There are additional examples of problems passive investors may face with ETFs. Let’s assume a passive investor wants exposure to India via an ETF because he/she expects the local economy to grow at high rate. There is an iShares MSCI India ETF.  Reliance Industries, Infosys and Tata Consultancy are among the top five holdings and account for 22% of the portfolio. What percentage of their revenues is derived from India? According to Bloomberg, only 39%, 3% and 6% respectively! How about the iShares Italy ETF? The top 5 holdings account for 48% of the ETF. Every one of these derive most of their revenues from abroad. Buy Italy and India, take home non-Italy, non-India.

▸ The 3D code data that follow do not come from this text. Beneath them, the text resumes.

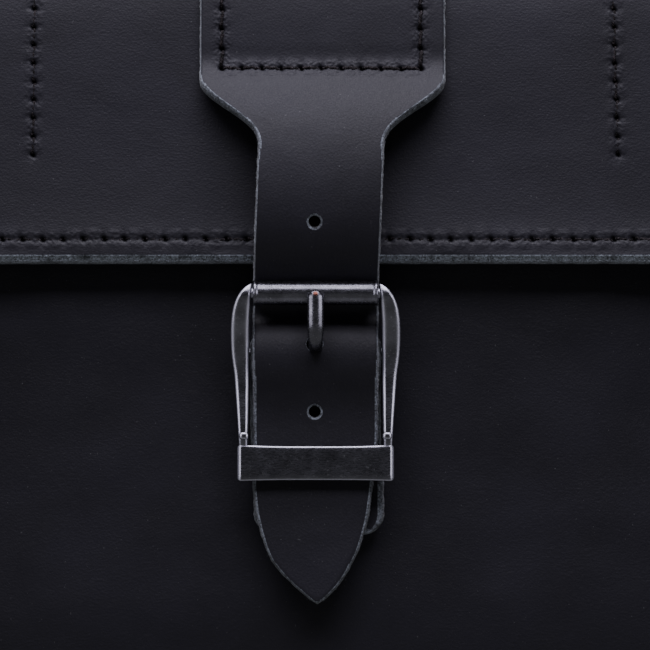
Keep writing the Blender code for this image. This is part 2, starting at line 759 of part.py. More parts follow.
def make_back_ring(name, x, height):
    """A closed loop of round wire that hangs from its upper bar."""
    half = RING_INSIDE[0] / 2 + RING_WIRE
    drop = RING_INSIDE[1] + 2 * RING_WIRE
    radius = 0.005
    corners = (
        (half - radius, -radius, 0), (-half + radius, -radius, 90),
        (-half + radius, radius - drop, 180), (half - radius, radius - drop, 270),
    )
    route = []
    for across, down, turn in corners:
        route += arc((x + across, height + down), radius, turn, turn + 90, 4)
    bm = bmesh.new()
    rings = []
    for index, here in enumerate(route):
        ahead = Vector(route[(index + 1) % len(route)])
        behind = Vector(route[index - 1])
        run = (ahead - behind).normalized()
        outward = Vector((run.y, -run.x))
        ring = []
        for step in range(8):
            angle = 2 * math.pi * step / 8
            place = Vector(here) + outward * (RING_WIRE * math.cos(angle))
            ring.append(bm.verts.new((place.x, RING_Y + RING_WIRE * math.sin(angle), place.y)))
        rings.append(ring)
    for index, ring in enumerate(rings):
        following = rings[(index + 1) % len(rings)]
        for step in range(8):
            after = (step + 1) % 8
            bm.faces.new((ring[step], ring[after], following[after], following[step]))
    metal = metal_material(f"ring_{name}")
    finish_object(f"back_ring_{name}", bm, metal, (x, RING_Y, height), smooth=True)


def make_back_fittings():
    """Four rings, each in a folded tab with two rivets."""
    outside = TAB_OUTER_LAYER + TAB_LEATHER / 2 + GAP
    inside = BACK_FACE - LEATHER - GAP - BOARD_THICKNESS - GAP
    for name, x, height in ring_places():
        make_ring_tab(name, x, height)
        make_back_ring(name, x, height)
        for side, shift in (("a", -RIVET_SPREAD), ("b", RIVET_SPREAD)):
            make_rivet(f"tab_rivet_{name}_{side}", x + shift, height + TAB_RIVET_RISE, outside, inside)


remove_everything()
make_front_panel()
make_back_panel()
make_gusset()
make_mouth_band()
make_back_board()
make_lid()
make_lid_lining()
make_lid_bands()
make_closure_strap()
make_buckle_frame()
make_buckle_roller()
make_buckle_prong()
make_chape()
make_chape_rivets()
make_back_fittings()
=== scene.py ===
"""The looks of the black leather saddlebag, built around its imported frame.

Metres, +Z up, the lid's front faces -Y. A side-view place is a (y, z) pair. Most leather
pieces are made by make_sheet: a dense, gently uneven grain side, rounded and frayed cut
edges and a coarse flesh side, laid along a curve (a Track) that is read from the frame.
"""

import json
import math
import random

import bmesh
import bpy
import numpy as np
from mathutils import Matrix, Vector, noise
from mathutils.bvhtree import BVHTree


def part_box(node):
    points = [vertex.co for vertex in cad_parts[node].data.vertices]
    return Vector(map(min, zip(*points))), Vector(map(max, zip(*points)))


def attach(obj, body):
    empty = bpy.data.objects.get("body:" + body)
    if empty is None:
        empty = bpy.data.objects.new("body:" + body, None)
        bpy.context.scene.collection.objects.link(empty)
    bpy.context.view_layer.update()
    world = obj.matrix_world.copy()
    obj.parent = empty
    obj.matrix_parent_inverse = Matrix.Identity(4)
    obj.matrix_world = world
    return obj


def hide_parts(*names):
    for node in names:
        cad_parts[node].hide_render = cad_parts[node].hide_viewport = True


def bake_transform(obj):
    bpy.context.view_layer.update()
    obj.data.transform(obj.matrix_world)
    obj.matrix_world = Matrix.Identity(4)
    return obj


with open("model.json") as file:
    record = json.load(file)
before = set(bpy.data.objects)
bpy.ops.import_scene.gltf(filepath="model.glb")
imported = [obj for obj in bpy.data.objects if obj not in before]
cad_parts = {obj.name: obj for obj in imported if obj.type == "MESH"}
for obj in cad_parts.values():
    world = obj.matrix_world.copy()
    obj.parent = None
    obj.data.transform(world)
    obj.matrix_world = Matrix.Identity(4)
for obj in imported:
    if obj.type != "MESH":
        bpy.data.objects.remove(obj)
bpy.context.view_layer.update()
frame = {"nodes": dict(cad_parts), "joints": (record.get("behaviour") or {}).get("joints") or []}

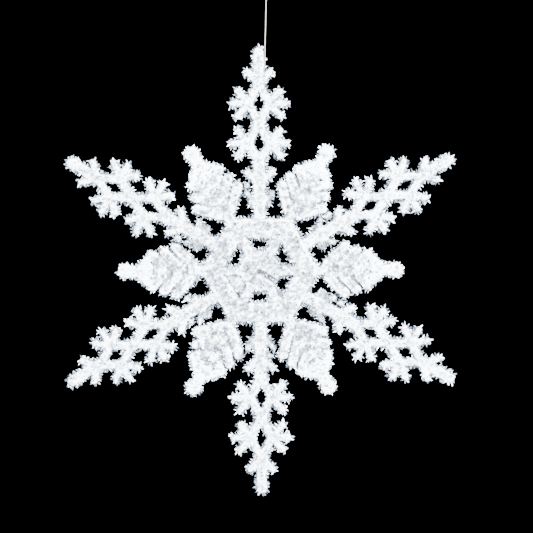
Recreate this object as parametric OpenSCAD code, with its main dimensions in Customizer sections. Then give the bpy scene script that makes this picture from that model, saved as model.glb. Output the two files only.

I perfectly understand there are reasons behind these allocations, however if an investor is looking for diversified domestic exposure in a specific economy, then they need to dig into the numbers. This extends to other ETFs and topics as well. The iShares US Industrials ETF gives you “exposure to U.S. companies that produce goods used in construction and manufacturing” (see caption above).  The top four holdings (see right) are Visa, Mastercard, Paypal and Accenture – not exactly what one would expect.

(Source: ishares.com)

So, despite all of today’s technology and options, investors whether active or passive still need to do the appropriate amount of research to achieve their investment goals. At SPA Financial Services our active approach and research driven process has paid off for investors in both bonds and equities. Our long-only EUR bond portfolio has gained 11% over the last year versus 3% for equivalent bond ETFs. Our long-only USD balanced portfolio (bond-focused but with an equity allocation as well) has also gained 11% over the last year versus 7% for an equivalent basket of ETFs. We believe there is still a place for both analysts and active managers and hope that the above examples provide some evidence of the value of research and digging into the numbers.